Part of the stricter FDA requirement relates to satellite operations of “restaurant-type” food sellers within separate businesses establishments. For example, a Starbucks kiosk inside a Barnes & Noble would have been exempt under the initial language of the rule, but not under the new language.

At first glance, here is a short list of coffee-focused chains that might be significantly affected by the new rule: Caribou, Peet’s, Dutch Bros., Seattle’s Best, Starbucks, Dunkin’ Donuts, Tim Hortons, The Coffee Bean & Tea Leaf, PJ’s Coffee. It is worth noting that Starbucks, for one, has taken a proactive approach to calorie labeling directly on their menus, including on some drinks that are not likely covered under the new law.

Some big names not currently affected include Blue Bottle Coffee (16 locations), Philz Coffee (16 locations), Colectivo Coffee (13 locations), Stumptown Coffee (13 locations), Intelligentsia Coffee (11 locations) and La Colombe (10 locations).

What Food Applies?

The FDA is requiring “standard menu items” among the covered chains to have calorie counts printed on the menu. Here’s the FDA’s definition:

“Standard menu item” means a restaurant-type food that is routinely included on a menu or menu board or routinely offered as a self-service food or food on display. The nutrition labeling requirements are not applicable to certain foods, including foods that are not standard menu items, such as condiments, daily specials, temporary menu items, custom orders, and food that is part of a customary market test; and self-service food and food on display that is offered for sale for less than a total of 60 days per calendar year or fewer than 90 consecutive days in order to test consumer acceptance.

The FDA’s definitions of “standard menu items” in relation to prepared, non-alcoholic drinks remain somewhat hazy, creating some potential for further legal interpretation. But in its new rule, the FDA suggested “self-service foods”  — for example, a pastry behind a glass case or a prepared breakfast sandwich — are likely to apply, if those foods also appear at other locations.

Self-service foods and foods on display that are intended for individual consumption (e.g., sandwiches, wraps, and paninis at a deli counter; salads plated by the consumer at a salad bar; cookies from a mall cookie counter; bagels, donuts, rolls offered for individual sale).

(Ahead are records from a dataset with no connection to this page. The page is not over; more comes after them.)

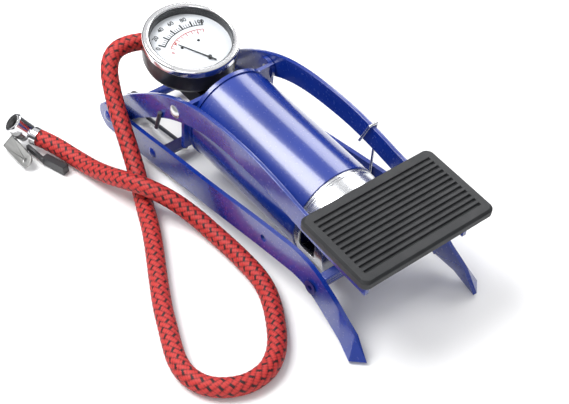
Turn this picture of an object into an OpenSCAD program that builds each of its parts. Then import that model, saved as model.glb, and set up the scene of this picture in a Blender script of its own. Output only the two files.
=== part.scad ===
// Single-barrel foot pump with a pressure gauge and a braided hose.
// Millimetres. +X runs from the hose end to the pedal, +Y to the left, +Z up.
// The origin is on the floor, under the middle of the pump without its hose.

/* [Base frame] */
// Distance between the rear axle and the front axle, along X
axle_spacing = 194.2; // [180:0.1:215]
// Width over the two side rails
base_w = 78.6; // [76:0.1:90]
// Height of a side rail's strip
rail_w = 18; // [16:0.5:20]
// Thickness of a side rail's strip
rail_t = 2.5; // [2:0.1:3]
// Height of the front axle above the floor
front_axle_z = 21.5; // [20:0.5:24]
// Diameter of the rear axle
rear_axle_d = 6; // [5:0.5:7]
// Diameter of the front axle
front_axle_d = 5; // [4:0.5:5.4]

/* [Lever] */
// Width over the two lever arms
lever_w = 69.2; // [66:0.1:70]
// Height of an arm's strip
arm_w = 15.4; // [13:0.2:16]
// Thickness of an arm's strip
arm_t = 2.5; // [2:0.1:3]
// Pedal width
pedal_w = 87.5; // [76:1:105]
// Pedal length
pedal_l = 51.6; // [45:0.2:60]
// Thickness of the pedal's rubber pad
pad_t = 5.2; // [4.8:0.1:7]

/* [Barrel] */
// Outer diameter of the barrel's tube
barrel_d = 56.6; // [50:0.2:57]
// Length of the painted tube
tube_l = 91.5; // [80:0.5:95]
// Wall of the tube
tube_wall = 1.2; // [1:0.1:1.6]
// Length of the plated end cap in front of the tube
cap_l = 23.5; // [20:0.5:26]
// Diameter of the piston rod
rod_d = 8; // [6:0.5:10]

/* [Gauge] */
// Diameter over the gauge's bezel
gauge_d = 56.6; // [50:0.2:60]
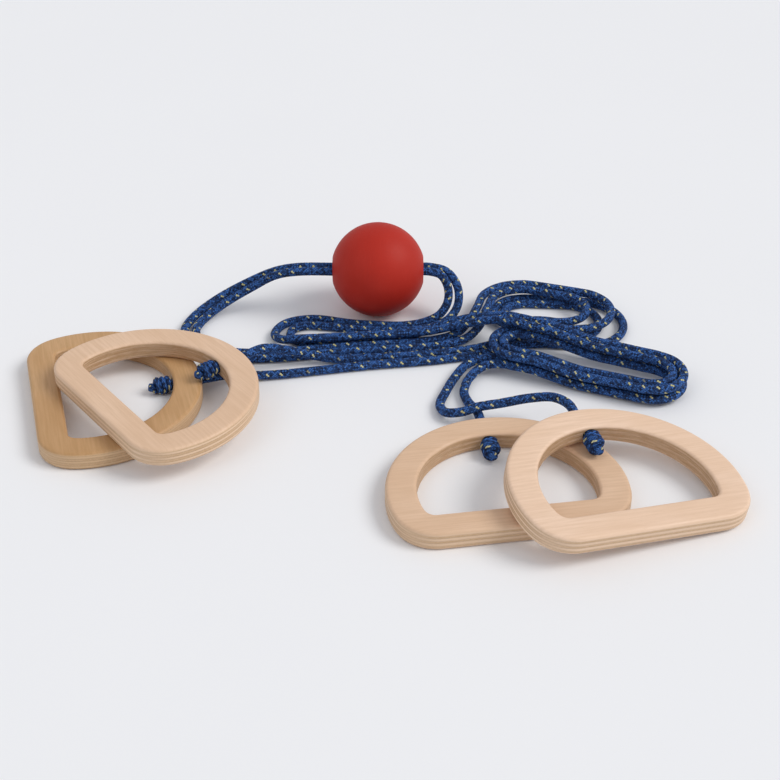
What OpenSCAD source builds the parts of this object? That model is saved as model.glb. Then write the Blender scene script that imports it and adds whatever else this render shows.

With the FDA rule primarily targeting fast-food chains and other quick-service food establishments with notoriously high-calorie menus, coffee shops received a relatively small amount of direct attention in the new rule. But that doesn’t mean they’re exempt. As the year plays out, and as some of specialty coffee’s high-end chains approach the 20-store threshold, it will be interesting to see how strictly the regulations are enforced, and what might become of terms like “standard menu item” and “self-service foods.”

The FDA has a draft of the new rule, complete with analysis of comments from food industry representatives, here. The rule is expected to officially take effect Monday.